A cat’s narcissism, if that is the word we choose to use, is not like that at all. Cats watch us all the time. Obsessively. Coldly, some would say, or at least with some detachment. They see us; they notice us. Their eyes grow big watch- ing. They do it, some say, because they have to: we represent a superior predator, someone who might do them harm. But no, even when perfectly content, satisfied, completely out of danger, they do it. Cats take us in. We will probably never know what goes through their minds at those moments. What- ever it is, though, it is not self-absorption. The assertion, then, that cats think only about themselves is clearly wrong. Cats watch us so carefully that clearly they are thinking about us. But if we ask whether they think about us in preference to themselves, the answer is probably no.
Of course, in some sense, all animals, human or other- wise, are narcissistic to a certain degree, if narcissism can be equated with selfishness. Selfishness is built into every living creature, for none would survive without a healthy dose. Are cats more keen on survival than any other creature? It would be a strange claim. Yet cats certainly seem less altruistic than dogs, for example. I would not want to think my life depended on any of my cats. I seriously doubt that they would jeopardize their own safety to save my life. Why should they? (It seems that only dogs will risk their lives routinely, possi- bly because they can understand when a life is in jeopardy, whereas cats do not seem to realize this.) However, sometimes they do seem concerned. When I swim far out to sea at the beach outside my house, the four cats have a tendency to stand at the shoreline and wait for me, gazing out. Are they truly concerned, contemplating a lifesaving maneuver, or just curious? If I began to wave and shout, I doubt my cats would alter their stance.
The willingness to do something for others may be an inherited trait, common to dogs and humans but unknown to cats, having nothing to do with notions of selfishness. Why have we never heard of a service cat, like a service dog? Ma-jor economies have been driven by almost all the domesti-cated species—dogs (as herders and drovers), goats, sheep, pigs, cattle, water buffalo, horses. Only cats are economically insignificant—probably owing to resistance. Resistance seems an essential characteristic of cats. They resist us. Cats resist even size reduction, which we have practiced with such success on dogs. You do not find cats much bigger or smaller than other cats. They are all more or less the same size. They also resist our calls to come, to move, to obey, to present themselves, to do all the things that dogs do so easily. This drives some people crazy. Cats do not even care that it drives us crazy!

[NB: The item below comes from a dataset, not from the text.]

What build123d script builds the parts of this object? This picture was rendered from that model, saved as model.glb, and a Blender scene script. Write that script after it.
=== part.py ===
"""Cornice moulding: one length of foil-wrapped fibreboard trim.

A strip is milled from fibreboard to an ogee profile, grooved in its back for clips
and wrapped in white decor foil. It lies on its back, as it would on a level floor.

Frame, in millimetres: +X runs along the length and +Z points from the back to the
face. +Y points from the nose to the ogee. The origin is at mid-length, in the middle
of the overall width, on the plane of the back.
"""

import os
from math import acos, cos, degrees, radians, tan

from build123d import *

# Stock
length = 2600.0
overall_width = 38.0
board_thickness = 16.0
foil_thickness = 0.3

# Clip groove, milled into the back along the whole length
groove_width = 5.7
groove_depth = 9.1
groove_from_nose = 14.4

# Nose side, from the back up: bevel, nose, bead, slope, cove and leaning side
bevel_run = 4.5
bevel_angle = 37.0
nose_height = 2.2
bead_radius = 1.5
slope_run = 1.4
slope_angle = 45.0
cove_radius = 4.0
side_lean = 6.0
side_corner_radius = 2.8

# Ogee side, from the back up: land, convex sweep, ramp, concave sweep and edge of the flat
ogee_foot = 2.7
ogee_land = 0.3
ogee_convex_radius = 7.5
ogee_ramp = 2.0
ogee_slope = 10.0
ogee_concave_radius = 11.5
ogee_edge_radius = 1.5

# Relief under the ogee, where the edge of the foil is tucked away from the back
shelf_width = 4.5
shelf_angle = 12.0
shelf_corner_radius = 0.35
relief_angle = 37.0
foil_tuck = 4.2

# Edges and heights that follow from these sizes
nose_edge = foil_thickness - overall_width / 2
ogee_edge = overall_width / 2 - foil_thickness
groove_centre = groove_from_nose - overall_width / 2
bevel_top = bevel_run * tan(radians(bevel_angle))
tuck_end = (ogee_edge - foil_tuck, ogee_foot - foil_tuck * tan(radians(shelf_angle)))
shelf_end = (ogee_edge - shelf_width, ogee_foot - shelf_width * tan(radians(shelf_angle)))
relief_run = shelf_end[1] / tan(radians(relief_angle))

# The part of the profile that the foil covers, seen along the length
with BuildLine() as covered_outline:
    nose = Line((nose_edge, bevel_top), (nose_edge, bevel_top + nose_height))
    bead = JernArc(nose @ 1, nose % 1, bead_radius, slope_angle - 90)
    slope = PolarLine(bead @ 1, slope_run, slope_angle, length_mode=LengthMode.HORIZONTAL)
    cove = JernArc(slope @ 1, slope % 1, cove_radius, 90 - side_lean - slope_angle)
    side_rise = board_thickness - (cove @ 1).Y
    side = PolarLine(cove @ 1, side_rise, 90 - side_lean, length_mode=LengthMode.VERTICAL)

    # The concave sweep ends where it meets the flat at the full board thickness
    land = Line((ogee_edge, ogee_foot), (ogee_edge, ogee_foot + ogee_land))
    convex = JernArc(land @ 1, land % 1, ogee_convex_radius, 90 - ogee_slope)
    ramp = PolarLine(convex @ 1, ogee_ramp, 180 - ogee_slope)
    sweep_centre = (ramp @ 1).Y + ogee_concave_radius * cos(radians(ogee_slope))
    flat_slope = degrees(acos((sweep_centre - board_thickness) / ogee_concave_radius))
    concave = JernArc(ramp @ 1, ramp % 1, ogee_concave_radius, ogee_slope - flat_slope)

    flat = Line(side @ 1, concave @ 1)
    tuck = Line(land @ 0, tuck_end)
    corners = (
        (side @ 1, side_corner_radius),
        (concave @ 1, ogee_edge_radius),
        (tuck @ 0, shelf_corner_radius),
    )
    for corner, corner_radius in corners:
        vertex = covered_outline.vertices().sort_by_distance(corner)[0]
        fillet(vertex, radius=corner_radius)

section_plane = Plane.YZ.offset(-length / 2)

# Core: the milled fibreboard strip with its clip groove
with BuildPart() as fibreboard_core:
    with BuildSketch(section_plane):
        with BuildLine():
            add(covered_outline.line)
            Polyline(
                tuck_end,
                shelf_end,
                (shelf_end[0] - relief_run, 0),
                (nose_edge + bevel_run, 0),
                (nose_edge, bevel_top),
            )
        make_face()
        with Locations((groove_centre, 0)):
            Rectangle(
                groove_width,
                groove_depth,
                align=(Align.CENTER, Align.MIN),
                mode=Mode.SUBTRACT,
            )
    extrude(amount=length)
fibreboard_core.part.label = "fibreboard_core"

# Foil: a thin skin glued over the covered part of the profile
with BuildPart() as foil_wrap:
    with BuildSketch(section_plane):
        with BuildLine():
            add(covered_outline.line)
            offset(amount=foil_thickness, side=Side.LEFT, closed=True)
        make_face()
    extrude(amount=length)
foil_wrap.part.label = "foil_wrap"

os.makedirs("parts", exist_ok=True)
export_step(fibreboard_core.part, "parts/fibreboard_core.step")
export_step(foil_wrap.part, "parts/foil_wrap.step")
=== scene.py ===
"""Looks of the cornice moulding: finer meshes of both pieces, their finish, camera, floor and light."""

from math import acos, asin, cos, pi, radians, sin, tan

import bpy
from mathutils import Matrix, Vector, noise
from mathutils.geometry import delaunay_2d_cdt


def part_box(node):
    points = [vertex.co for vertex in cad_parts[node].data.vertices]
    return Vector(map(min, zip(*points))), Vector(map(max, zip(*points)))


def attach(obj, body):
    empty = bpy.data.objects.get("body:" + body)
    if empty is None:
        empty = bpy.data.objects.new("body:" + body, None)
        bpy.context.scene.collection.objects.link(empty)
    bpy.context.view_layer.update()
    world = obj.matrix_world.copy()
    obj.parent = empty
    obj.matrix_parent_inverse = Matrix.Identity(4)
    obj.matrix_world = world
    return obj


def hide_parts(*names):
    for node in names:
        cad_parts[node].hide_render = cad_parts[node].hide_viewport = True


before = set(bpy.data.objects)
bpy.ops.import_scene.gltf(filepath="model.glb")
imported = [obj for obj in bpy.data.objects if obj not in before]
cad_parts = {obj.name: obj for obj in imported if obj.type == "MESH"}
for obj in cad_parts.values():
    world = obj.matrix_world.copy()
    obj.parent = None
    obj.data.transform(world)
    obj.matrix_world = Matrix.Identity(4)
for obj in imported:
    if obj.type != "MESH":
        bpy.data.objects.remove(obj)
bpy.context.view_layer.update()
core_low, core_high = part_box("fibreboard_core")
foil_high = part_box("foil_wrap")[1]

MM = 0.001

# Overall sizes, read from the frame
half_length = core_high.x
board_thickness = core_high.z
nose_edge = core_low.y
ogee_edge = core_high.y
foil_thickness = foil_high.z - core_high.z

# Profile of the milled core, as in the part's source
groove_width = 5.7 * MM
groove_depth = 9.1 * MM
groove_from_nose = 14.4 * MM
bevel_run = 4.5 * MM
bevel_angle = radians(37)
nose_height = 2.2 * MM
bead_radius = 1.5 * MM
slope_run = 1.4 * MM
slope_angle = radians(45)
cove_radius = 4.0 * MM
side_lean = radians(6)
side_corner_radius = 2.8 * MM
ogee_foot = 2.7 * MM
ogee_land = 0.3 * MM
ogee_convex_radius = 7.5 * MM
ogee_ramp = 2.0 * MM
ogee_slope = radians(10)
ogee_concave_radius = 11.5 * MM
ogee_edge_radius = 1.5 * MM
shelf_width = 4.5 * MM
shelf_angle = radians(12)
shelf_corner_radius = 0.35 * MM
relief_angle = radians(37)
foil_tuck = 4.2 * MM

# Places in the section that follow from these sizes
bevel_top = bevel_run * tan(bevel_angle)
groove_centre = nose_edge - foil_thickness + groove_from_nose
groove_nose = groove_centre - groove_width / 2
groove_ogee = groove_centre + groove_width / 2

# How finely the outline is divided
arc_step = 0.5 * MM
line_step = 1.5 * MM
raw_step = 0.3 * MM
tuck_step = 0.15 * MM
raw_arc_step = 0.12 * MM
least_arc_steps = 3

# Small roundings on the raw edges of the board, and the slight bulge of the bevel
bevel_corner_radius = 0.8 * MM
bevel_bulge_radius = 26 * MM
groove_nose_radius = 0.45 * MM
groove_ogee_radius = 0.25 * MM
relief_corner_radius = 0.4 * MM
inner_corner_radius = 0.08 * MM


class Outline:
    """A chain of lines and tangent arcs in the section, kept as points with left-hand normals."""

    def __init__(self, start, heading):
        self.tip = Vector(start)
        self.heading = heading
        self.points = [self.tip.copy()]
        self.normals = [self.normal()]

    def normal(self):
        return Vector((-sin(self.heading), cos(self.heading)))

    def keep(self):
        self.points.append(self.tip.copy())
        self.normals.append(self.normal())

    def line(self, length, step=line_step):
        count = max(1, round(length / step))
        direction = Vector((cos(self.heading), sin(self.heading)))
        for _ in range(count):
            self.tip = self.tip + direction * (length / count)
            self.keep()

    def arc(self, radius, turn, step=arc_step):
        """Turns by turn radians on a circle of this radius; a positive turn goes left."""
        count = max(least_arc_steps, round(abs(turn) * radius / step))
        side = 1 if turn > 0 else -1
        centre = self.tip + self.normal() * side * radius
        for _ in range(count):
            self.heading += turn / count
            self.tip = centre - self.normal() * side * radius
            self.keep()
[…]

This is what some people mean when they call cats narcissistic: they will not alter their program to fit ours. It is very difficult to force a cat to do what we want. This seems to be one of the main reasons that many men in particular do not like cats: they cannot be controlled. They will not obey. Even the best-natured cat has an agenda of her own at almost all times. Even when she is doing nothing (although sleeping is hardly nothing), she does so on her own terms. Minna Girl will invariably come when I call her. Except when she will not. I call, she looks back, and then she continues on her way, not the least bit embarrassed or in any other way concerned that she has not done what I have asked. This could never happen with a dog, except under extraordinary circumstances. But for even the best-natured cat, it is an everyday experience. They hear us, they see us, they take in the request, and then they blink it away and to all appearances are completely indifferent. Yossie never does anything I ask; yet he expects me to do everything he asks. He is insistent about his food; “I want it now!” is his usual refrain. My cats are a lot like my five-year-old son, Ilan. “Fair’s fair” is a point of view utterly beyond their grasp.

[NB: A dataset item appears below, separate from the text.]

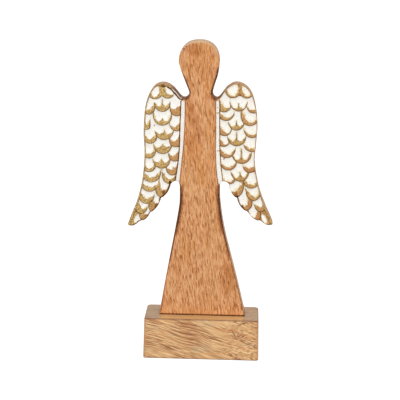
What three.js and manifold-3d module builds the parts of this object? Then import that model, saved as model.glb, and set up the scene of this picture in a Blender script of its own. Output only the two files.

I will wake up to see one of the cats and call out, “Miki!”—hoping that he will come bounding to me, rub his nose against my face, purr madly, and in other ways proclaim his pleasure in seeing me. I love morning greetings—two beings demonstrating the joy they feel in seeing one another again after a period of separation. But Miki walks past me without even pausing. All of the cats do this at some point or other. They act as if I were not there, as if I hardly mattered in their lives. Later in the same day, they will be running and playing with me on the beach, their eyes shining with pleasure, clearly delighted we are all together. I am learning to leave my expectations behind and take what comes as it comes. I seem to have no choice with cats.
Is what looks to us like studied indifference really that, or is it just that we do not entirely understand cat rules of behavior? Cats might assume, for example, that we can read their minds: “Can’t you see I am thinking of something else entirely?”—in which case for us to insist on our own agenda would be impolite from the cat’s point of view. They have something they are intent upon, a place they would rather be, a task they would rather perform, and our insistence that they conform to our plan is simply irrelevant to them. It does not occur to them to obey any request they do not themselves wish to perform or that is not self-generated.